Looking Like the Enemy: My Story of Imprisonment in Japanese American Internment Camps

I sometimes have a difficult time getting past the first few pages of a new book but this story captured me from the start. This book gave a personal insight to the hardships and fears the Matsuda family and other families endured before and during the internment. I highly recommend this book!

A Must Read

Looking Like the Enemy is a not-to-be forgotten book. I savored every word and image as I tried to imagine how I would feel in Mary's Matsuda's shoes as a teenager imprisoned by her own government simply because of her parent's ancestry. Mary's writing is so vivid and she makes the internment come alive as she shares her thoughts and feelings at being plunged into this terrible situation. While her anger and fear are so real, so also is the hope that her mother in particular, instills in the family. I highly recommend this book to anyone who wants to better understand our history and also racial discrimination. In our world today when many are punishing those who "look like the enemy", may this book serve as a lesson to us all.

Disturbing but inspirational. A great read!

There are many books about the internment camp experience, but none have the emotional power and narrative drive of Mary Matsuda Gruenwald's book "Looking Like the Enemy." By sharing with us her personal story about her time in the camps, by laying bare her feelings of anger and shame in this heart-wrenching coming-of-age story, Mary Matsuda shows us what it is like to be torn from your community and friends for no good reason. Reading her book, I cannot help but think of the similar experiences now faced by Muslims in our country. The fact that we were wrong to imprison the Japanese-American populationis intellectually undeniable. Mary Matsuda shows us that same truth, but from the heart. And she show us how, with courage, it is possible to overcome the worst of experiences and still maintain ones dignity. This should be required reading for all of us and our children. The book lays bare a shameful chapter in our country's history that we must never be allowed to forget. Best of all, it's a great read.

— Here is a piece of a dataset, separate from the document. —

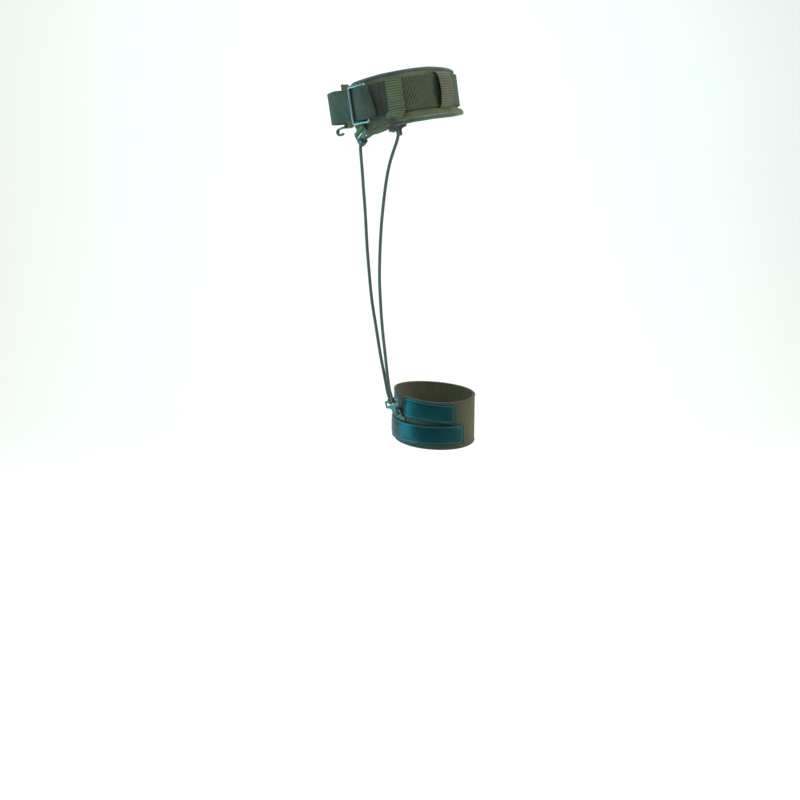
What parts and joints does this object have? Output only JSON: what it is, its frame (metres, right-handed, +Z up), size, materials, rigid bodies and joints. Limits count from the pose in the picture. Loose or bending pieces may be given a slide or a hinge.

vivid stories, gripping emotion, memorable book

I was not yet born when the U.S. government decided to round up tens of thousands of Japanese-American citizens and herd them into prison camps solely because of their Japanese heritage. It was not until I was an adult that I even heard of the internment camps. Yet after reading this book, Looking Like the Enemy, I feel as though I myself had been locked behind that barbed wire, feeling the depression and despair of an uncertain future. The author was seventeen when she was imprisoned - old enough to understand the implications, young enough to rage at the injustice. Her own government, to which she pledged allegiance daily in school, imprisoned her without cause. In this book, she exposes the raw emotions - fear, anger, worry, doubt - that she felt during those formative years of her life, and tells vivid stories I will never forget. She persevered and endured, strengthened by the wisdom of her mother. The book has changed me profoundly; I will never look at the removal of civil liberties in the same way again.